Availability of Common Stock for Conversion. The Corporation shall use its best efforts to seek the necessary increase in authorized capital required to have sufficient shares of Common Stock to satisfy conversion of all issued and outstanding shares by the earliest conversion date proposed in subsection (e) above. No shares shall be convertible by the holder thereof unless on the date of the proposed conversion the Corporation shall have available shares of common stock which are authorized, un-issued and not reserved for any other event or contingency, in an amount sufficient to convert all of the shares of Series A Contingent Convertible Preferred Stock shares issued and outstanding on the date of the proposed conversion.  Non-availability of common stock sufficient to satisfy conversion of the shares of Series A Contingent Convertible Preferred Stock shall not in any way affect the voting rights of the shares of Series A Contingent Convertible Preferred Stock.

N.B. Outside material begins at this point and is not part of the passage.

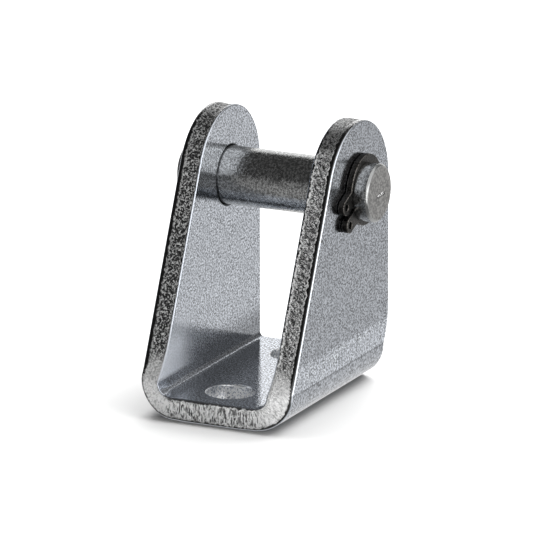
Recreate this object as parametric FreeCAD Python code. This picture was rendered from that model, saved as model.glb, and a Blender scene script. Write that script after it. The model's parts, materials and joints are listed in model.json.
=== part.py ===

The determination of the designation, preferences and the relative, participating, optional or other rights, and the qualifications, limitations or restrictions thereof, relating to the Series A Contingent Convertible Preferred Stock, was duly made by the Board of Directors pursuant to the provisions of the Amended Articles of Incorporation of the Corporation, and in accordance with the provisions of Section 78-1955 of the Nevada Revised Statutes.


IN WITNESS WHEREOF, the Corporation has caused this Designation to be executed this 29th day of May 2012.